Stored dataset items:
◇ ◇ ◇
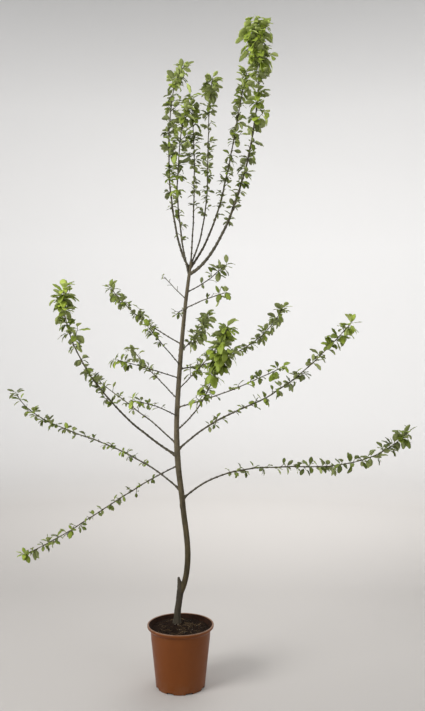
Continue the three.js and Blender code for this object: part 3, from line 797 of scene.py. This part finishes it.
scion_route = smooth_route(SCION.route)
rootstock_route = smooth_route(ROOTSTOCK.route)

WAVER = Record(turns=0.016, most=2.6, apart=9.7, shift=50.0)


def lay_out(row, number):
    """A limb's route and measures. It wavers a little, as grown wood does."""
    foot = scion_route.at_height(row.foot)
    tip = foot + np.array(row.tip, float)
    leaving, arriving = np.array(getattr(row, "pull", EVEN_PULL)) * np.linalg.norm(tip - foot)
    smooth = bezier_route(foot, foot + heading(*row.leave) * leaving,
                          tip - heading(*row.arrive) * arriving, tip)
    reference = heading(row.leave[0] + 90, 0)
    shares = np.linspace(0, 1, 8 * SAMPLES)
    side, across = square_to(smooth.tangent(shares), reference)
    far = np.stack([shares * smooth.length, np.full_like(shares, WAVER.apart * number),
                    np.zeros_like(shares)], axis=1)
    swing = WAVER.most * np.sin(np.pi * shares)[:, None]
    points = smooth.at(shares) + side * swing * noise_at(far, WAVER.turns)[:, None] \
        + across * swing * noise_at(far, WAVER.turns, WAVER.shift)[:, None]
    row.number, row.route, row.reference = number, Route(points), reference
    return row


limbs = [lay_out(row, number) for number, row in enumerate(LIMBS)]
bough_nodes = ["bough_" + limb.name for limb in limbs if limb.bare > 0]
leaf_nodes = ["leaves_" + limb.name for limb in limbs]


def limb_radius(limb, shares):
    start, end = limb.radius
    return lerp(start, end, np.power(shares, 0.8))


def spur_shares(limb):
    """Each spur's number, place from 0 to 1 in the foliage, share of the limb's length and seeded draws. The
    last, at 1, is the bud at the tip."""
    count = max(1, round(limb.route.length * (1 - limb.bare) / SPUR.gap))
    for k in range(count):
        random = seeded(limb.number, k)
        place = (k + 0.5 + SPUR.wander * either_way(random())) / count
        yield k, place, lerp(limb.bare, 1, place), random
    yield count, 1.0, 1.0, seeded(limb.number, count)


LOWEST_BUD = 0.02


def dormant_shares(limb):
    """Where dormant buds sit on the bare wood, as shares of the limb's length from the foliage down."""
    gap = SPUR.gap / limb.route.length
    return np.arange(limb.bare - gap / 2, LOWEST_BUD, -gap)


COLLAR = Record(swell=0.75, fade=1.4, length=5.0, fork=1340, fork_swell=0.2)


def from_trunk(points):
    """How far points lie outside the scion's bark."""
    axis = scion_route.at_height(points[:, 2])
    return np.linalg.norm(points - axis, axis=1) - read_off(SCION.girth, points[:, 2])


def flared(limb, shares):
    """A limb's radius with the collar where it leaves the trunk."""
    radii = limb_radius(limb, shares)
    out = np.maximum(from_trunk(limb.route.at(shares)), 0)
    swell = COLLAR.swell if limb.foot < COLLAR.fork else COLLAR.fork_swell
    return radii * (1 + swell * np.exp(-out / (COLLAR.fade * radii)))


# The skin over rootstock, scion and the limbs' collars. The collars' share and reach are how much of a limb
# can be one, and they stand a little over the limb's own bark. overlap is the heights where the rootstock's
# bark gives way to the scion's, above the scion's foot and the rootstock's top. cut is how far below the
# compost's top the skin ends.
SKIN = Record(
    sides=40, scion_rings=600, stock_rings=120, flare=0.1, flare_height=7, stock_end=0.15,
    collar_share=0.3, collar_reach=60, collar_rings=60, collar_sides=20, collar_over=1.02,
    voxel=1.05, soften=0.5, soften_times=5, overlap=(8, 6), cut=8,
)
# The bark's relief in layers of [height, scale, shift], and how much rougher the rootstock is.
RIDGES = [(0.34, (0.3, 0.3, 0.04), 0.0), (0.22, (0.75, 0.75, 0.2), 5.0), (0.1, 1.3, 9.0)]
STOCK_ROUGHER = 1.7
LENTICELS = Record(count=420, height=0.34, long=(1.4, 3.2), tall=0.55, seed=21)
# Rings that healed round lost twigs: [height, turn, size].
SCARS = [(590, 200, 5.0), (668, -60, 4.2), (830, 120, 4.6), (985, -110, 4.0), (1090, 150, 3.6),
         (1190, -50, 3.4)]
SCAR = Record(ring=1.3, ring_at=0.8, ring_width=0.45, hollow=0.5, hollow_width=0.4, squat=0.8)


def skinned_trunk():
    """Rootstock, scion and the limbs' collars under one skin."""
    parts = Parts()
    shares = np.linspace(0, 1, SKIN.stock_rings)
    heights = rootstock_route.at(shares)[:, 2]
    flare = 1 + SKIN.flare * np.exp(-np.maximum(heights - FOOT.up, 0) / SKIN.flare_height)
    radii = read_off(ROOTSTOCK.girth, heights) * flare
    parts.add(*tube(rootstock_route, shares, radii, SKIN.sides, WESTWARD, SKIN.stock_end))
    shares = np.linspace(0, 1, SKIN.scion_rings)
    radii = read_off(SCION.girth, scion_route.at(shares)[:, 2])
    parts.add(*tube(scion_route, shares, radii, SKIN.sides, WESTWARD))
    for limb in limbs:
        reach = min(SKIN.collar_share, SKIN.collar_reach / limb.route.length)
        shares = np.linspace(0, reach, SKIN.collar_rings)
        shares = shares[from_trunk(limb.route.at(shares)) < COLLAR.length * limb.radius[0]]
        radii = flared(limb, shares) * SKIN.collar_over
        parts.add(*tube(limb.route, shares, radii, SKIN.collar_sides, limb.reference))
    blank = make_object("trunk_blank", parts)
    remesh = blank.modifiers.new("skin", "REMESH")
    remesh.mode, remesh.voxel_size = "VOXEL", SKIN.voxel * MM
    soften = blank.modifiers.new("soften", "SMOOTH")
    soften.factor, soften.iterations = SKIN.soften, SKIN.soften_times
    return applied(blank)


def round_trunk(points):
    """For points on the bark: whether they are the rootstock's, their turn round the axis, and how far out
    they are."""
    heights = points[:, 2]
    stock_axis, axis = rootstock_route.at_height(heights), scion_route.at_height(heights)
    to_stock = np.linalg.norm(points - stock_axis, axis=1) / read_off(ROOTSTOCK.girth, heights)
    to_scion = np.linalg.norm(points - axis, axis=1) / read_off(SCION.girth, heights)
    below, above = SCION.route[0][2] + SKIN.overlap[0], ROOTSTOCK.route[-1][2] + SKIN.overlap[1]
    is_stock = (heights < below) | ((heights < above) & (to_stock < to_scion))
    axis[is_stock] = stock_axis[is_stock]
    spoke = points - axis
    return is_stock, np.arctan2(spoke[:, 1], spoke[:, 0]), np.maximum(np.linalg.norm(spoke, axis=1), 1)


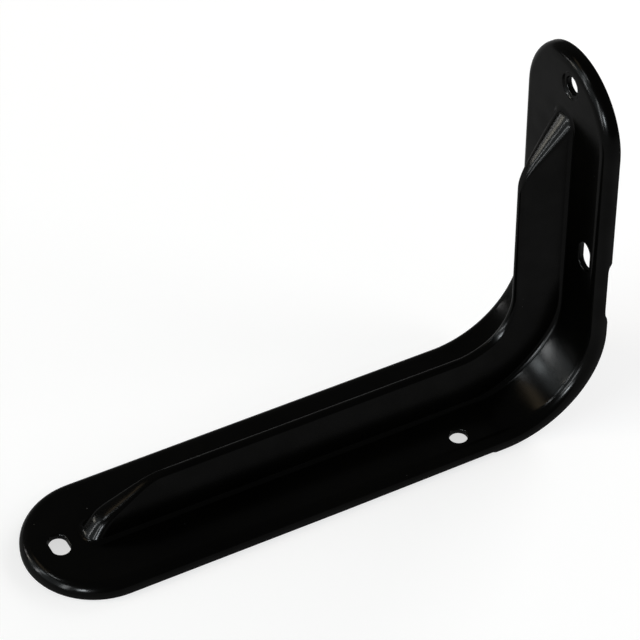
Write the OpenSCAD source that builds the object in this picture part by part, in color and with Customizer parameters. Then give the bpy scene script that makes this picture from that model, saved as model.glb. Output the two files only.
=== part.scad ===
◇ ◇ ◇
(Task directions) The entries above must be returned exactly.

(Written response)
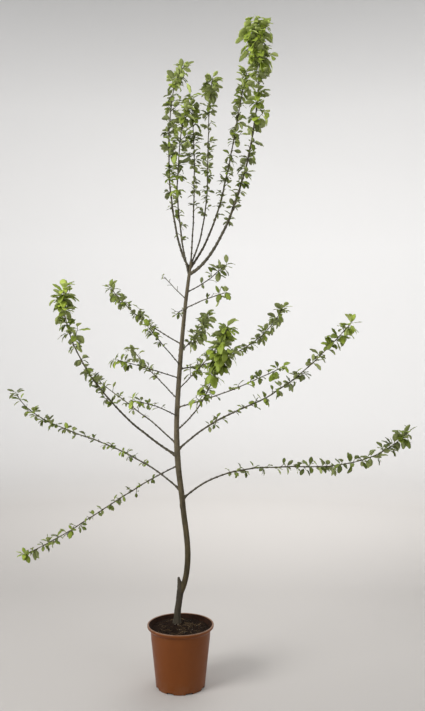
Continue the three.js and Blender code for this object: part 3, from line 797 of scene.py. This part finishes it.
scion_route = smooth_route(SCION.route)
rootstock_route = smooth_route(ROOTSTOCK.route)

WAVER = Record(turns=0.016, most=2.6, apart=9.7, shift=50.0)


def lay_out(row, number):
    """A limb's route and measures. It wavers a little, as grown wood does."""
    foot = scion_route.at_height(row.foot)
    tip = foot + np.array(row.tip, float)
    leaving, arriving = np.array(getattr(row, "pull", EVEN_PULL)) * np.linalg.norm(tip - foot)
    smooth = bezier_route(foot, foot + heading(*row.leave) * leaving,
                          tip - heading(*row.arrive) * arriving, tip)
    reference = heading(row.leave[0] + 90, 0)
    shares = np.linspace(0, 1, 8 * SAMPLES)
    side, across = square_to(smooth.tangent(shares), reference)
    far = np.stack([shares * smooth.length, np.full_like(shares, WAVER.apart * number),
                    np.zeros_like(shares)], axis=1)
    swing = WAVER.most * np.sin(np.pi * shares)[:, None]
    points = smooth.at(shares) + side * swing * noise_at(far, WAVER.turns)[:, None] \
        + across * swing * noise_at(far, WAVER.turns, WAVER.shift)[:, None]
    row.number, row.route, row.reference = number, Route(points), reference
    return row


limbs = [lay_out(row, number) for number, row in enumerate(LIMBS)]
bough_nodes = ["bough_" + limb.name for limb in limbs if limb.bare > 0]
leaf_nodes = ["leaves_" + limb.name for limb in limbs]


def limb_radius(limb, shares):
    start, end = limb.radius
    return lerp(start, end, np.power(shares, 0.8))


def spur_shares(limb):
    """Each spur's number, place from 0 to 1 in the foliage, share of the limb's length and seeded draws. The
    last, at 1, is the bud at the tip."""
    count = max(1, round(limb.route.length * (1 - limb.bare) / SPUR.gap))
    for k in range(count):
        random = seeded(limb.number, k)
        place = (k + 0.5 + SPUR.wander * either_way(random())) / count
        yield k, place, lerp(limb.bare, 1, place), random
    yield count, 1.0, 1.0, seeded(limb.number, count)


LOWEST_BUD = 0.02


def dormant_shares(limb):
    """Where dormant buds sit on the bare wood, as shares of the limb's length from the foliage down."""
    gap = SPUR.gap / limb.route.length
    return np.arange(limb.bare - gap / 2, LOWEST_BUD, -gap)


COLLAR = Record(swell=0.75, fade=1.4, length=5.0, fork=1340, fork_swell=0.2)


def from_trunk(points):
    """How far points lie outside the scion's bark."""
    axis = scion_route.at_height(points[:, 2])
    return np.linalg.norm(points - axis, axis=1) - read_off(SCION.girth, points[:, 2])


def flared(limb, shares):
    """A limb's radius with the collar where it leaves the trunk."""
    radii = limb_radius(limb, shares)
    out = np.maximum(from_trunk(limb.route.at(shares)), 0)
    swell = COLLAR.swell if limb.foot < COLLAR.fork else COLLAR.fork_swell
    return radii * (1 + swell * np.exp(-out / (COLLAR.fade * radii)))


# The skin over rootstock, scion and the limbs' collars. The collars' share and reach are how much of a limb
# can be one, and they stand a little over the limb's own bark. overlap is the heights where the rootstock's
# bark gives way to the scion's, above the scion's foot and the rootstock's top. cut is how far below the
# compost's top the skin ends.
SKIN = Record(
    sides=40, scion_rings=600, stock_rings=120, flare=0.1, flare_height=7, stock_end=0.15,
    collar_share=0.3, collar_reach=60, collar_rings=60, collar_sides=20, collar_over=1.02,
    voxel=1.05, soften=0.5, soften_times=5, overlap=(8, 6), cut=8,
)
# The bark's relief in layers of [height, scale, shift], and how much rougher the rootstock is.
RIDGES = [(0.34, (0.3, 0.3, 0.04), 0.0), (0.22, (0.75, 0.75, 0.2), 5.0), (0.1, 1.3, 9.0)]
STOCK_ROUGHER = 1.7
LENTICELS = Record(count=420, height=0.34, long=(1.4, 3.2), tall=0.55, seed=21)
# Rings that healed round lost twigs: [height, turn, size].
SCARS = [(590, 200, 5.0), (668, -60, 4.2), (830, 120, 4.6), (985, -110, 4.0), (1090, 150, 3.6),
         (1190, -50, 3.4)]
SCAR = Record(ring=1.3, ring_at=0.8, ring_width=0.45, hollow=0.5, hollow_width=0.4, squat=0.8)


def skinned_trunk():
    """Rootstock, scion and the limbs' collars under one skin."""
    parts = Parts()
    shares = np.linspace(0, 1, SKIN.stock_rings)
    heights = rootstock_route.at(shares)[:, 2]
    flare = 1 + SKIN.flare * np.exp(-np.maximum(heights - FOOT.up, 0) / SKIN.flare_height)
    radii = read_off(ROOTSTOCK.girth, heights) * flare
    parts.add(*tube(rootstock_route, shares, radii, SKIN.sides, WESTWARD, SKIN.stock_end))
    shares = np.linspace(0, 1, SKIN.scion_rings)
    radii = read_off(SCION.girth, scion_route.at(shares)[:, 2])
    parts.add(*tube(scion_route, shares, radii, SKIN.sides, WESTWARD))
    for limb in limbs:
        reach = min(SKIN.collar_share, SKIN.collar_reach / limb.route.length)
        shares = np.linspace(0, reach, SKIN.collar_rings)
        shares = shares[from_trunk(limb.route.at(shares)) < COLLAR.length * limb.radius[0]]
        radii = flared(limb, shares) * SKIN.collar_over
        parts.add(*tube(limb.route, shares, radii, SKIN.collar_sides, limb.reference))
    blank = make_object("trunk_blank", parts)
    remesh = blank.modifiers.new("skin", "REMESH")
    remesh.mode, remesh.voxel_size = "VOXEL", SKIN.voxel * MM
    soften = blank.modifiers.new("soften", "SMOOTH")
    soften.factor, soften.iterations = SKIN.soften, SKIN.soften_times
    return applied(blank)


def round_trunk(points):
    """For points on the bark: whether they are the rootstock's, their turn round the axis, and how far out
    they are."""
    heights = points[:, 2]
    stock_axis, axis = rootstock_route.at_height(heights), scion_route.at_height(heights)
    to_stock = np.linalg.norm(points - stock_axis, axis=1) / read_off(ROOTSTOCK.girth, heights)
    to_scion = np.linalg.norm(points - axis, axis=1) / read_off(SCION.girth, heights)
    below, above = SCION.route[0][2] + SKIN.overlap[0], ROOTSTOCK.route[-1][2] + SKIN.overlap[1]
    is_stock = (heights < below) | ((heights < above) & (to_stock < to_scion))
    axis[is_stock] = stock_axis[is_stock]
    spoke = points - axis
    return is_stock, np.arctan2(spoke[:, 1], spoke[:, 0]), np.maximum(np.linalg.norm(spoke, axis=1), 1)


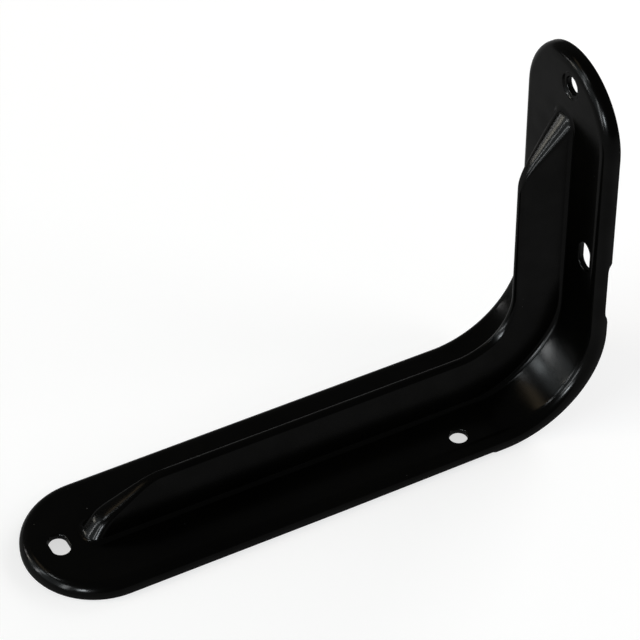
Write the OpenSCAD source that builds the object in this picture part by part, in color and with Customizer parameters. Then give the bpy scene script that makes this picture from that model, saved as model.glb. Output the two files only.
=== part.scad ===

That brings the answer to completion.